## What is needed
What is needed is an exact copy of the lines from the line containing "upper_drum();" to the line containing "obj.matrix_parent_inverse = Matrix.Identity(4)", both lines included, and nothing else.
◇ ◇ ◇ ◇
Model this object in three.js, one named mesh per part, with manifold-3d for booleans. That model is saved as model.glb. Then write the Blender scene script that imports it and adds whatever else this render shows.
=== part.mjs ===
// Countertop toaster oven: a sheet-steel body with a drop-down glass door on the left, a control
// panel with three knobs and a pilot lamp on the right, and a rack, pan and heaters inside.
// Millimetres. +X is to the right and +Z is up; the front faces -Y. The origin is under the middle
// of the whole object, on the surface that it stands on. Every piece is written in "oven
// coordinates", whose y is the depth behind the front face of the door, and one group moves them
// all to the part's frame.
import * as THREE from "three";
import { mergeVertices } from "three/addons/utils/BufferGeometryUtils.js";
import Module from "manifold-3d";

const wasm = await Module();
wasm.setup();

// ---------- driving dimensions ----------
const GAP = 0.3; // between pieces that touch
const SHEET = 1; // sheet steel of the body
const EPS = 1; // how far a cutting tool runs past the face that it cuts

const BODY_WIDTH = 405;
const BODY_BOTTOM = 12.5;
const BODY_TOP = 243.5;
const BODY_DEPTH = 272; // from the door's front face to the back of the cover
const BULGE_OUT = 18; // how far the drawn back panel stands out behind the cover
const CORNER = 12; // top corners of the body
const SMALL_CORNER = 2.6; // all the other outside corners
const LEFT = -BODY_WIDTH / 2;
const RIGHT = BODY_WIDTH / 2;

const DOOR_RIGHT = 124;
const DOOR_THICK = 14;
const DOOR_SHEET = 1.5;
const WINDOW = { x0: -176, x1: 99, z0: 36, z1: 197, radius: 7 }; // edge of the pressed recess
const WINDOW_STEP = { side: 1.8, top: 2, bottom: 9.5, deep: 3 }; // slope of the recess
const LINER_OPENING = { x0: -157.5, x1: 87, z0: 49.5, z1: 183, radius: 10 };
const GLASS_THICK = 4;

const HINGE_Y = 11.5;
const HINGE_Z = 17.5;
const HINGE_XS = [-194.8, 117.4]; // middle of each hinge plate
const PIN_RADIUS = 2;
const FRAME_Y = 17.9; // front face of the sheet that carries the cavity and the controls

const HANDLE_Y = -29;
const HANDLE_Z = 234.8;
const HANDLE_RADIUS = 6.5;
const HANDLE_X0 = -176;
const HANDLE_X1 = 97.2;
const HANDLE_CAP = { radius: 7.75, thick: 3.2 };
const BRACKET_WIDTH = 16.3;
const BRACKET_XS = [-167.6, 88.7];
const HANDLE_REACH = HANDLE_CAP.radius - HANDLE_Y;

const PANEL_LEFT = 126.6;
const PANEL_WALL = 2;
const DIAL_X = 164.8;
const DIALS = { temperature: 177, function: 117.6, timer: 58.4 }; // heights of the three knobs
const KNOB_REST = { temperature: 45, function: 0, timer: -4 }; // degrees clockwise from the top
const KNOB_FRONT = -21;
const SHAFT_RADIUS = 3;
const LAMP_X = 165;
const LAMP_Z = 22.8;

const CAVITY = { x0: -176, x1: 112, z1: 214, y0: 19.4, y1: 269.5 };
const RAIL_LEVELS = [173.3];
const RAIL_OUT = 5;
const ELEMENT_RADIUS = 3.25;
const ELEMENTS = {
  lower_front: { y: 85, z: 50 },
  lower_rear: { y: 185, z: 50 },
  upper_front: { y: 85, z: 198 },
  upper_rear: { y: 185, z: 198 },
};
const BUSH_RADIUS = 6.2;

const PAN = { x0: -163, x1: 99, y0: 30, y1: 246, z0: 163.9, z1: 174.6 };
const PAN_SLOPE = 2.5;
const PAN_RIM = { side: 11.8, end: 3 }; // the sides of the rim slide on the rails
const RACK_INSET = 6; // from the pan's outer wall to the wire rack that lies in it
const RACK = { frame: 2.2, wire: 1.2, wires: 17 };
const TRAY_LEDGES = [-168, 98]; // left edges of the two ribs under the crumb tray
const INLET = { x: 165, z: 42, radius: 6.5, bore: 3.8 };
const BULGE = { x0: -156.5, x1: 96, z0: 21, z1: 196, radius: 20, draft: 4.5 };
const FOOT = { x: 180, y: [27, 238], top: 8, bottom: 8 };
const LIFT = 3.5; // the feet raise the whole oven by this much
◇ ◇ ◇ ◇
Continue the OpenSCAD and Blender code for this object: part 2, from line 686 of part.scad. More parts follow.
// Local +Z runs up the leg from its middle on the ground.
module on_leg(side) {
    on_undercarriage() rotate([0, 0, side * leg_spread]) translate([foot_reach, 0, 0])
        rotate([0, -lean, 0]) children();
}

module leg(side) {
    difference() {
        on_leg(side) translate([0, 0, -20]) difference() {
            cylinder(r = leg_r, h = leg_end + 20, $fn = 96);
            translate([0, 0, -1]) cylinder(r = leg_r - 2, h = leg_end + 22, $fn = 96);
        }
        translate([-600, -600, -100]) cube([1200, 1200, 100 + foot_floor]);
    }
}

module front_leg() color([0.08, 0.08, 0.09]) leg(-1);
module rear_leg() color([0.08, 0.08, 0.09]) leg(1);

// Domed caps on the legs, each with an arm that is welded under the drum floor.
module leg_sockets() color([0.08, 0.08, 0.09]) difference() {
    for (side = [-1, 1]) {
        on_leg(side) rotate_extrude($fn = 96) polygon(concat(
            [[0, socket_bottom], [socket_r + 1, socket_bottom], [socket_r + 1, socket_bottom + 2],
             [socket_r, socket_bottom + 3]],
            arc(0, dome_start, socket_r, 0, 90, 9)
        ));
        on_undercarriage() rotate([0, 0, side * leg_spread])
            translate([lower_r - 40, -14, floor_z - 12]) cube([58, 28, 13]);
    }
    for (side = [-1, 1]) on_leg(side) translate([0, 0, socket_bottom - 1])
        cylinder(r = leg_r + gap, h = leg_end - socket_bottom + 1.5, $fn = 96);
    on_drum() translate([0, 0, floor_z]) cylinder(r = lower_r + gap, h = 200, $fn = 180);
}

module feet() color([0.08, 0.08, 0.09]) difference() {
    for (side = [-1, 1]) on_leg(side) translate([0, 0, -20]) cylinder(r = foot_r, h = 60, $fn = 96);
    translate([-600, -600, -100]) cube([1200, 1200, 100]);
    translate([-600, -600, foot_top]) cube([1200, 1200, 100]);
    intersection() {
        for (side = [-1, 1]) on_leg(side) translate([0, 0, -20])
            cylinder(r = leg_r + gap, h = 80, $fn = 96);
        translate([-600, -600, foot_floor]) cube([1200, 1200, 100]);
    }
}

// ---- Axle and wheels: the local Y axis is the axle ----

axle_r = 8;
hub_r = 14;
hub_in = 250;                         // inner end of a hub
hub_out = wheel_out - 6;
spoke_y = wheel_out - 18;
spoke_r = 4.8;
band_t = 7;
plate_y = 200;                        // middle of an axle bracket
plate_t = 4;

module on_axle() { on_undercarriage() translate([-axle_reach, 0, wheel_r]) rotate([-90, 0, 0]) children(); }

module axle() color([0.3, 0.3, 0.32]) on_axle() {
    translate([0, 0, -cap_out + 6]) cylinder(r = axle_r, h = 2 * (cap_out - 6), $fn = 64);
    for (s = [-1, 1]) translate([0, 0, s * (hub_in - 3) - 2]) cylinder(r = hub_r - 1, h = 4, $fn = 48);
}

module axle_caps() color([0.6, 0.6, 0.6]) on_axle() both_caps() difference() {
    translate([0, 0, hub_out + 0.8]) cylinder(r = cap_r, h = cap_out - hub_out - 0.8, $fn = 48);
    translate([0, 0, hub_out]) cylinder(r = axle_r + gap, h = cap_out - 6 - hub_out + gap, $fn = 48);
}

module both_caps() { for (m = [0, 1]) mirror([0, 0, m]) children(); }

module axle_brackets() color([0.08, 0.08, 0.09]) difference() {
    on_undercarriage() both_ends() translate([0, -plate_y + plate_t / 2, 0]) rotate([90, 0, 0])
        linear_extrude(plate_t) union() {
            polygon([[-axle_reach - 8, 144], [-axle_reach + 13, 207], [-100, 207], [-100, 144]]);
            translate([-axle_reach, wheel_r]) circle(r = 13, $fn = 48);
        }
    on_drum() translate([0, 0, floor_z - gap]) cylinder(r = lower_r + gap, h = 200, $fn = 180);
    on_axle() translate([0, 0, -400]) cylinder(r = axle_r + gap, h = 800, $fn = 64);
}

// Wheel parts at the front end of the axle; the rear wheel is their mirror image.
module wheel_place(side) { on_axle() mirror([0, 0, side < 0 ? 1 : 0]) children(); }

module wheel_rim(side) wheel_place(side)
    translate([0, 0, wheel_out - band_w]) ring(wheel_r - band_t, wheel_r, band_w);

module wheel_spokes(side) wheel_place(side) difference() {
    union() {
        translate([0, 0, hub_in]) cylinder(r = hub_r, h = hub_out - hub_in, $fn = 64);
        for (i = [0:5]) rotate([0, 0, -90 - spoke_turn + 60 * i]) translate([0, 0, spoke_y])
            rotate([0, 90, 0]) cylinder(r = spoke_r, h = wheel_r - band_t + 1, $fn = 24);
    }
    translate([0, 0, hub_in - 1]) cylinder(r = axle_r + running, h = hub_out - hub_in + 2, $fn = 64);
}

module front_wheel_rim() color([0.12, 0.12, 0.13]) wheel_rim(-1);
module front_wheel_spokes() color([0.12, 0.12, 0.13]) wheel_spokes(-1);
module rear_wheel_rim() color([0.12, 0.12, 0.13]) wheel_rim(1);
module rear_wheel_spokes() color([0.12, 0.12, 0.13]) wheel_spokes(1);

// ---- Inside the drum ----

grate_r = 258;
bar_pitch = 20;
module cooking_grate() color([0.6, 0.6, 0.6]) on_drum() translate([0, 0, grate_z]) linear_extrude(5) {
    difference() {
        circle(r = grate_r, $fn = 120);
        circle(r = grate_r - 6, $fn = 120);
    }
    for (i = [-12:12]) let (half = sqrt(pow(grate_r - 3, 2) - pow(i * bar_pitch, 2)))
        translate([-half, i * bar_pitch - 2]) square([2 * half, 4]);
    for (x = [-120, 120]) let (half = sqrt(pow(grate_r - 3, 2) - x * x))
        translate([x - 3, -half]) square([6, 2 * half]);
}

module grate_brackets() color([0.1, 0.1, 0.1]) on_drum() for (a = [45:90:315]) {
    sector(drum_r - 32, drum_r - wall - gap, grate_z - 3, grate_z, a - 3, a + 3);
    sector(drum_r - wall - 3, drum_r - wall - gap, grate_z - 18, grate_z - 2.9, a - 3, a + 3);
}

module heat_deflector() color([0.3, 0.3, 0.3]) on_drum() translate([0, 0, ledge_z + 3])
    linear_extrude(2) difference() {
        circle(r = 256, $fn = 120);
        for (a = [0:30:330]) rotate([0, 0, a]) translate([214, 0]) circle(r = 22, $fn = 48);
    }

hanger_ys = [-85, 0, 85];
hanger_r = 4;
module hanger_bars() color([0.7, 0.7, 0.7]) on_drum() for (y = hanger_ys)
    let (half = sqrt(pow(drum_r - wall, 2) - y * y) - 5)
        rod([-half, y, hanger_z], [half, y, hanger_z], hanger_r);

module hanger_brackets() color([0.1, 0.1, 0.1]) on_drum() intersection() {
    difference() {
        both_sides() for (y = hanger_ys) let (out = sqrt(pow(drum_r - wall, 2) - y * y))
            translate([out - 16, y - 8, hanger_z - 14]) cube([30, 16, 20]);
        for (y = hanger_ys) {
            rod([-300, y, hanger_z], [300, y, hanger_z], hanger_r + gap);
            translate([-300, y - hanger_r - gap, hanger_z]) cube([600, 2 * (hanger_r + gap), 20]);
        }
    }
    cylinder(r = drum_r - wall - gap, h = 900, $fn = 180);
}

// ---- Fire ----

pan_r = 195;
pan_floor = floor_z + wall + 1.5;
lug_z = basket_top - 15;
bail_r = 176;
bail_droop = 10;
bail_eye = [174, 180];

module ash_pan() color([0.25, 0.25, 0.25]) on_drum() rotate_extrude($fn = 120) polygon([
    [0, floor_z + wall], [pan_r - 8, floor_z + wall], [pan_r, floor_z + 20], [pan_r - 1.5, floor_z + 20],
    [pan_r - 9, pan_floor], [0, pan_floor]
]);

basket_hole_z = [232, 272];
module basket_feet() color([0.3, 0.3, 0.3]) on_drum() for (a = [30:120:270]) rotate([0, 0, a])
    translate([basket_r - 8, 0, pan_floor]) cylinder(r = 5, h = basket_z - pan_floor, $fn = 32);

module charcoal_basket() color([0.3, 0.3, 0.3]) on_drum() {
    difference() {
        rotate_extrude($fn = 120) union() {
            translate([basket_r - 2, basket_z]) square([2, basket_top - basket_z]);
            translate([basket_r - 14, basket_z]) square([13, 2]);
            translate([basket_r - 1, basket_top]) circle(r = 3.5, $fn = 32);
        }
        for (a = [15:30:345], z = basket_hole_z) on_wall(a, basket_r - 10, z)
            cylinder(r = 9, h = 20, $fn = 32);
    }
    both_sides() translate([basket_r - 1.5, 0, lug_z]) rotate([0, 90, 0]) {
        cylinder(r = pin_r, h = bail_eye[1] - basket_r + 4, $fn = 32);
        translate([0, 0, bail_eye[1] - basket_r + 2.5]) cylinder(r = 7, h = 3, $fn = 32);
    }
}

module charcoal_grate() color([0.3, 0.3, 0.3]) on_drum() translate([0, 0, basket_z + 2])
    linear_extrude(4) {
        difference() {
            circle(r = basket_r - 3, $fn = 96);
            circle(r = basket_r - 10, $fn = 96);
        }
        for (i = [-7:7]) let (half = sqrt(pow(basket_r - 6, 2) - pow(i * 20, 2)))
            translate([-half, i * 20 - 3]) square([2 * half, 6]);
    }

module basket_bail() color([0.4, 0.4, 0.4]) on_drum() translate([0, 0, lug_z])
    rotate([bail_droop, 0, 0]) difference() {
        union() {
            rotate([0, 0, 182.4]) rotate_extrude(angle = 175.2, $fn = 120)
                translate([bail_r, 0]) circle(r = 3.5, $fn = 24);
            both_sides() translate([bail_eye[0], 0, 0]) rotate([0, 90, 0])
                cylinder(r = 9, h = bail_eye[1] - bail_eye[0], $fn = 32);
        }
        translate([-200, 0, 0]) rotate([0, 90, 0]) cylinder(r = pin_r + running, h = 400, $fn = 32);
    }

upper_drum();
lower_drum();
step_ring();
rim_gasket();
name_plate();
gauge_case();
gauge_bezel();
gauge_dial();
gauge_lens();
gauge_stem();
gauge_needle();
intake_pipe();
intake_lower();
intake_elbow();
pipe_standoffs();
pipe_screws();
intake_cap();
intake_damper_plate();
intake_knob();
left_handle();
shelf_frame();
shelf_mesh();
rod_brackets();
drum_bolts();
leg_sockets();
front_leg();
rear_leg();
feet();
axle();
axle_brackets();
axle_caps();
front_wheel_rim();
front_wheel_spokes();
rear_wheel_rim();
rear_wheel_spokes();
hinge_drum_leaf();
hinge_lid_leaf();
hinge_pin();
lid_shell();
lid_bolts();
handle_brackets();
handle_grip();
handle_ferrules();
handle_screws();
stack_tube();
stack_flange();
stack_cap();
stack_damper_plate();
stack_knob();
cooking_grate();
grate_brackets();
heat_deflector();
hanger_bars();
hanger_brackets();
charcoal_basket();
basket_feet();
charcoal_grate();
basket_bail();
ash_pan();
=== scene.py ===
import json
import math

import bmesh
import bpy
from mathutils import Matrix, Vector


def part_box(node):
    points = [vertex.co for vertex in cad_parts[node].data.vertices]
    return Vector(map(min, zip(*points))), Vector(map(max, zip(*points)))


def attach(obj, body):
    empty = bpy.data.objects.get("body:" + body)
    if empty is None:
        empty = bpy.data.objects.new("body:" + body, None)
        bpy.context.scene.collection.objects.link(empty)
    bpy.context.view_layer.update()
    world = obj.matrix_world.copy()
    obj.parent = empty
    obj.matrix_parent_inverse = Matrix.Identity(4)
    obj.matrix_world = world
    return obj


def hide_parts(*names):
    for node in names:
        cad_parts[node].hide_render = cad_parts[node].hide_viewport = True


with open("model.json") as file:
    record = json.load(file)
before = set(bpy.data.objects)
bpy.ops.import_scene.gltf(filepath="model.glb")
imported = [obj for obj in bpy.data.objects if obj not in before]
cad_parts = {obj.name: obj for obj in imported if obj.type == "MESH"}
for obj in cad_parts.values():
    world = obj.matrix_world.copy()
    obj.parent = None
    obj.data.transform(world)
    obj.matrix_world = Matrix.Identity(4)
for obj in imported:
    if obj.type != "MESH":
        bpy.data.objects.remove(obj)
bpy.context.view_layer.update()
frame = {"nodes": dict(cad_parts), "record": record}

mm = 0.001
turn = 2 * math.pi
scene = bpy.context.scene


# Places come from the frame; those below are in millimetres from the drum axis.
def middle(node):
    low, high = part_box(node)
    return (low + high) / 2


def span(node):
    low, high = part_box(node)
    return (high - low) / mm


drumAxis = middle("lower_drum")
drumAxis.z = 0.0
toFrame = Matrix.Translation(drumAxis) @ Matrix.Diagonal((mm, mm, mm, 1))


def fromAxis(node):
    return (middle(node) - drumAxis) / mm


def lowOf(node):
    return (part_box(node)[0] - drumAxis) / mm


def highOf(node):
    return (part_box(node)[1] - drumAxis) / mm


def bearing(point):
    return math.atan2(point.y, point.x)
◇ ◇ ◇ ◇
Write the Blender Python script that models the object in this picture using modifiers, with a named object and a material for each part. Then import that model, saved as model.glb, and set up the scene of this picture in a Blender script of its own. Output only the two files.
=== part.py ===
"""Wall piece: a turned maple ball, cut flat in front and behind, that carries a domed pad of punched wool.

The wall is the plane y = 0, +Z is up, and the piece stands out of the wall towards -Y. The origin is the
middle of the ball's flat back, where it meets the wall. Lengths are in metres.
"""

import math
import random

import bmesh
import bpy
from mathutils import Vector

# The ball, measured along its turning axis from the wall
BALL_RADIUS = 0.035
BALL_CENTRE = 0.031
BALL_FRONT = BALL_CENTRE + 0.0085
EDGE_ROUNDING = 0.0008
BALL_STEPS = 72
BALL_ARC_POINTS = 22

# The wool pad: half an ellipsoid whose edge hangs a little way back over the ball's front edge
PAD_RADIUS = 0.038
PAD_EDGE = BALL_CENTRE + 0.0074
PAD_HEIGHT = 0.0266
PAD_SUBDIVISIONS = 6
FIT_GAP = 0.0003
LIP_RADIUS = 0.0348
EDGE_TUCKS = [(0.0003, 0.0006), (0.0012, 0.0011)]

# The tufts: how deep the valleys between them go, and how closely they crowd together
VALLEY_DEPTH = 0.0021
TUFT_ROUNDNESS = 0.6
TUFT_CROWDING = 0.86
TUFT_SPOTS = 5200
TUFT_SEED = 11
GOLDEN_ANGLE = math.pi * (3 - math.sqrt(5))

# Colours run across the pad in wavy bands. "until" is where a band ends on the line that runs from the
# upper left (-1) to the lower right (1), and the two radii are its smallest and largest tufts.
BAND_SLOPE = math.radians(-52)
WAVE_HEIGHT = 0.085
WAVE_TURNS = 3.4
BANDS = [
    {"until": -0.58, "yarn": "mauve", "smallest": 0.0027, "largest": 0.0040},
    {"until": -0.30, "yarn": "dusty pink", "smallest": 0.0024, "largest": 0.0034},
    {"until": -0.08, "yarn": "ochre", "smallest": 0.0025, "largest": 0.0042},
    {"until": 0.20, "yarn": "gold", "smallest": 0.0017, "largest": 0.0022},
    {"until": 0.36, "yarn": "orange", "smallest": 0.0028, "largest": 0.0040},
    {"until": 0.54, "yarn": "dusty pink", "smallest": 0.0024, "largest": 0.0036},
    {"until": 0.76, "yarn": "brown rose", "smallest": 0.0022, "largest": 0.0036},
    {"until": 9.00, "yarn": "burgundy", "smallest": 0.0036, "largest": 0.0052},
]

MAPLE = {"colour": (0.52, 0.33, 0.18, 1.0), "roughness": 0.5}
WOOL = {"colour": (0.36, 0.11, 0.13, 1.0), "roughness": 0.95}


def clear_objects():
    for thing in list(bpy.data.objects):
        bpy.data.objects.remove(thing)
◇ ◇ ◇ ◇
## Exercise output
upper_drum();
lower_drum();
step_ring();
rim_gasket();
name_plate();
gauge_case();
gauge_bezel();
gauge_dial();
gauge_lens();
gauge_stem();
gauge_needle();
intake_pipe();
intake_lower();
intake_elbow();
pipe_standoffs();
pipe_screws();
intake_cap();
intake_damper_plate();
intake_knob();
left_handle();
shelf_frame();
shelf_mesh();
rod_brackets();
drum_bolts();
leg_sockets();
front_leg();
rear_leg();
feet();
axle();
axle_brackets();
axle_caps();
front_wheel_rim();
front_wheel_spokes();
rear_wheel_rim();
rear_wheel_spokes();
hinge_drum_leaf();
hinge_lid_leaf();
hinge_pin();
lid_shell();
lid_bolts();
handle_brackets();
handle_grip();
handle_ferrules();
handle_screws();
stack_tube();
stack_flange();
stack_cap();
stack_damper_plate();
stack_knob();
cooking_grate();
grate_brackets();
heat_deflector();
hanger_bars();
hanger_brackets();
charcoal_basket();
basket_feet();
charcoal_grate();
basket_bail();
ash_pan();
=== scene.py ===
import json
import math

import bmesh
import bpy
from mathutils import Matrix, Vector


def part_box(node):
    points = [vertex.co for vertex in cad_parts[node].data.vertices]
    return Vector(map(min, zip(*points))), Vector(map(max, zip(*points)))


def attach(obj, body):
    empty = bpy.data.objects.get("body:" + body)
    if empty is None:
        empty = bpy.data.objects.new("body:" + body, None)
        bpy.context.scene.collection.objects.link(empty)
    bpy.context.view_layer.update()
    world = obj.matrix_world.copy()
    obj.parent = empty
    obj.matrix_parent_inverse = Matrix.Identity(4)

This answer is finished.